> Problem to work on:
Repeat the whole of the data, keeping every detail the same.

+---+

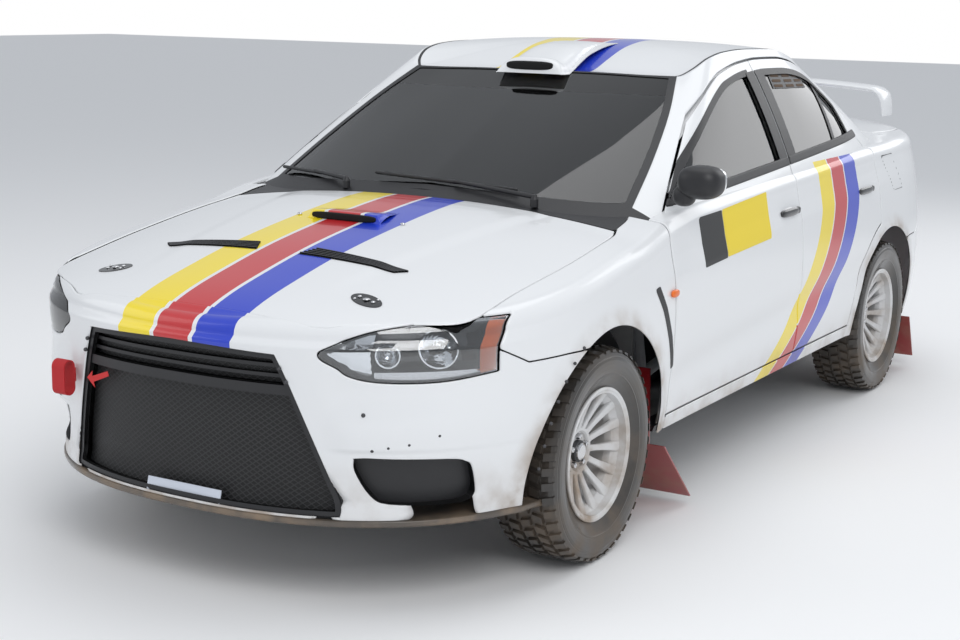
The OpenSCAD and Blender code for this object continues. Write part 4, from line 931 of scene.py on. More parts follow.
def prisms(corners):
    """Flat-sided blocks from (n, 8, 3) corners: 0 to 3 round the bottom, 4 to 7 round the top."""
    sides = np.array([[0, 1, 5, 4], [1, 2, 6, 5], [2, 3, 7, 6], [3, 0, 4, 7], [4, 5, 6, 7], [3, 2, 1, 0]])
    quads = corners[:, sides].reshape(-1, 4, 3)
    n = np.cross(quads[:, 2] - quads[:, 0], quads[:, 3] - quads[:, 1])
    centre = np.repeat(corners.mean(1), 6, 0)
    flip = ((quads.mean(1) - centre) * n).sum(1) < 0
    quads[flip] = quads[flip][:, ::-1]
    n[flip] *= -1
    n /= np.linalg.norm(n, axis=1)[:, None] + 1e-9
    a = np.arange(len(quads))[:, None] * 4
    return Skin(quads.reshape(-1, 3), np.repeat(n, 4, 0), np.vstack([a + [0, 1, 2], a + [0, 2, 3]]))


def tube(rings):
    """A closed pipe through rings (n, m, 3), its ends shut by flat fans."""
    n, m = rings.shape[:2]
    wrapped = np.concatenate([rings, rings[:, :1]], 1)
    normals = np.cross(np.gradient(wrapped, axis=1), np.gradient(wrapped, axis=0))
    ends = (wrapped[:, 1] - wrapped[:, -2])
    normals[:, 0] = normals[:, -1] = np.cross(ends, np.gradient(wrapped, axis=0)[:, 0])
    normals /= np.linalg.norm(normals, axis=2)[..., None] + 1e-9
    a = (np.arange(n - 1)[:, None] * (m + 1) + np.arange(m)).ravel()
    faces = np.concatenate([np.stack([a, a + 1, a + m + 2], 1), np.stack([a, a + m + 2, a + m + 1], 1)])
    centre = np.repeat(rings.mean(1), m + 1, 0)
    points, normals = wrapped.reshape(-1, 3), normals.reshape(-1, 3)
    if ((points - centre) * normals).sum() < 0:
        normals, faces = -normals, faces[:, ::-1]
    body = Skin(points, normals, faces)
    for k, other in ((0, 1), (-1, -2)):
        fan_points = np.vstack([rings[k], rings[k].mean(0)])
        way = rings[k].mean(0) - rings[other].mean(0)
        way = way / (np.linalg.norm(way) + 1e-9)
        f = np.stack([np.arange(m), (np.arange(m) + 1) % m, np.full(m, m)], 1)
        if (np.cross(fan_points[f[:, 1]] - fan_points[f[:, 0]], fan_points[f[:, 2]] - fan_points[f[:, 0]]) * way).sum() < 0:
            f = f[:, ::-1]
        body = body + Skin(fan_points, np.tile(way, (m + 1, 1)), f)
    return body


def pebble(middle, radii, power=2.6, steps=28):
    """A superellipsoid |x/a|^p + |y/b|^p + |z/c|^p = 1."""
    u, v = np.meshgrid(np.linspace(-np.pi, np.pi, 2 * steps), np.linspace(-np.pi / 2, np.pi / 2, steps))
    soft = lambda w: np.sign(w) * np.abs(w) ** (2 / power)
    unit = np.stack([soft(np.cos(v)) * soft(np.cos(u)), soft(np.cos(v)) * soft(np.sin(u)), soft(np.sin(v))], 2)
    n = np.sign(unit) * np.abs(unit) ** (power - 1) / np.asarray(radii, float)
    n /= np.linalg.norm(n, axis=2)[..., None] + 1e-9
    g = Skin.grid(unit * radii + np.asarray(middle, float))
    e = np.cross(g.points[g.faces[:, 1]] - g.points[g.faces[:, 0]], g.points[g.faces[:, 2]] - g.points[g.faces[:, 0]])
    if (e * n.reshape(-1, 3)[g.faces[:, 0]]).sum() < 0:
        g.faces = g.faces[:, ::-1]
    return Skin(g.points, n.reshape(-1, 3), g.faces)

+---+

> Solution to this problem:
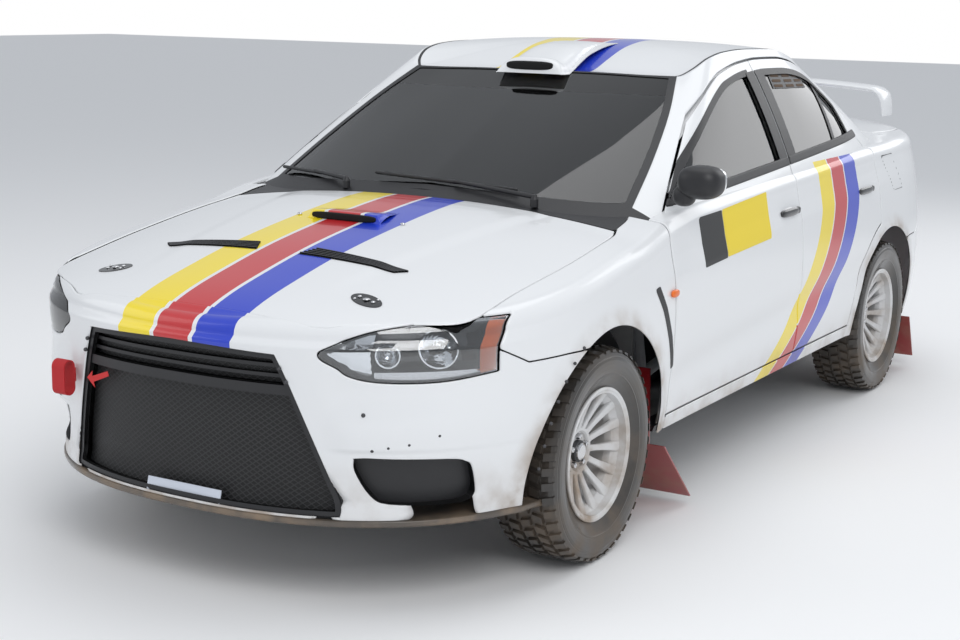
The OpenSCAD and Blender code for this object continues. Write part 4, from line 931 of scene.py on. More parts follow.
def prisms(corners):
    """Flat-sided blocks from (n, 8, 3) corners: 0 to 3 round the bottom, 4 to 7 round the top."""
    sides = np.array([[0, 1, 5, 4], [1, 2, 6, 5], [2, 3, 7, 6], [3, 0, 4, 7], [4, 5, 6, 7], [3, 2, 1, 0]])
    quads = corners[:, sides].reshape(-1, 4, 3)
    n = np.cross(quads[:, 2] - quads[:, 0], quads[:, 3] - quads[:, 1])
    centre = np.repeat(corners.mean(1), 6, 0)
    flip = ((quads.mean(1) - centre) * n).sum(1) < 0
    quads[flip] = quads[flip][:, ::-1]
    n[flip] *= -1
    n /= np.linalg.norm(n, axis=1)[:, None] + 1e-9
    a = np.arange(len(quads))[:, None] * 4
    return Skin(quads.reshape(-1, 3), np.repeat(n, 4, 0), np.vstack([a + [0, 1, 2], a + [0, 2, 3]]))


def tube(rings):
    """A closed pipe through rings (n, m, 3), its ends shut by flat fans."""
    n, m = rings.shape[:2]
    wrapped = np.concatenate([rings, rings[:, :1]], 1)
    normals = np.cross(np.gradient(wrapped, axis=1), np.gradient(wrapped, axis=0))
    ends = (wrapped[:, 1] - wrapped[:, -2])
    normals[:, 0] = normals[:, -1] = np.cross(ends, np.gradient(wrapped, axis=0)[:, 0])
    normals /= np.linalg.norm(normals, axis=2)[..., None] + 1e-9
    a = (np.arange(n - 1)[:, None] * (m + 1) + np.arange(m)).ravel()
    faces = np.concatenate([np.stack([a, a + 1, a + m + 2], 1), np.stack([a, a + m + 2, a + m + 1], 1)])
    centre = np.repeat(rings.mean(1), m + 1, 0)
    points, normals = wrapped.reshape(-1, 3), normals.reshape(-1, 3)
    if ((points - centre) * normals).sum() < 0:
        normals, faces = -normals, faces[:, ::-1]
    body = Skin(points, normals, faces)
    for k, other in ((0, 1), (-1, -2)):
        fan_points = np.vstack([rings[k], rings[k].mean(0)])
        way = rings[k].mean(0) - rings[other].mean(0)
        way = way / (np.linalg.norm(way) + 1e-9)
        f = np.stack([np.arange(m), (np.arange(m) + 1) % m, np.full(m, m)], 1)
        if (np.cross(fan_points[f[:, 1]] - fan_points[f[:, 0]], fan_points[f[:, 2]] - fan_points[f[:, 0]]) * way).sum() < 0:
            f = f[:, ::-1]
        body = body + Skin(fan_points, np.tile(way, (m + 1, 1)), f)
    return body


def pebble(middle, radii, power=2.6, steps=28):
    """A superellipsoid |x/a|^p + |y/b|^p + |z/c|^p = 1."""
    u, v = np.meshgrid(np.linspace(-np.pi, np.pi, 2 * steps), np.linspace(-np.pi / 2, np.pi / 2, steps))
    soft = lambda w: np.sign(w) * np.abs(w) ** (2 / power)
    unit = np.stack([soft(np.cos(v)) * soft(np.cos(u)), soft(np.cos(v)) * soft(np.sin(u)), soft(np.sin(v))], 2)
    n = np.sign(unit) * np.abs(unit) ** (power - 1) / np.asarray(radii, float)
    n /= np.linalg.norm(n, axis=2)[..., None] + 1e-9
    g = Skin.grid(unit * radii + np.asarray(middle, float))
    e = np.cross(g.points[g.faces[:, 1]] - g.points[g.faces[:, 0]], g.points[g.faces[:, 2]] - g.points[g.faces[:, 0]])
    if (e * n.reshape(-1, 3)[g.faces[:, 0]]).sum() < 0:
        g.faces = g.faces[:, ::-1]
    return Skin(g.points, n.reshape(-1, 3), g.faces)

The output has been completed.